Monty Hall Dilemma

The Monty Hall Dilemma was discussed in the popular "Ask Marylin" question-and-answer column of the Parade magazine. Details can also be found in the "Power of Logical Thinking" by Marylin vos Savant, St. Martin's Press, 1996.

Marylin received the following question:

Suppose you're on a game show, and you're given the choice of three doors. Behind one door is a car, behind the others, goats. You pick a door, say number 1, and the host, who knows what's behind the doors, opens another door, say number 3, which has a goat. He says to you, "Do you want to pick door number 2?" Is it to your advantage to switch your choice of doors?
Craig. F. Whitaker
Columbia, MD

Marylin's response caused an avalanche of correspondence, mostly from people who would not accept her solution. Several iterations of correspondence ensued. Eventually, she issued a call to Math teachers among her readers to organize experiments and send her the charts. Some readers with access to computers ran computer simulations. Years ago I concluded this paragraph with the sentence, At long last, the truth was established and accepted.

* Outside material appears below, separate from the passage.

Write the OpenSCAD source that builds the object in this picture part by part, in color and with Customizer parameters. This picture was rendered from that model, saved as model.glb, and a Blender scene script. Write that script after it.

In fact truth proved to be more complex. With the accumulated experience, it is safe to assert that the major thrust of the controversy was not directed at Marylin's solution but at her interpretation of Craig's formulation. Indeed, there are two ways to interpret Monty's behavior as described by Craig Whitaker, "... and the host, who knows what's behind the doors, opens another door, say number 3, which has a goat."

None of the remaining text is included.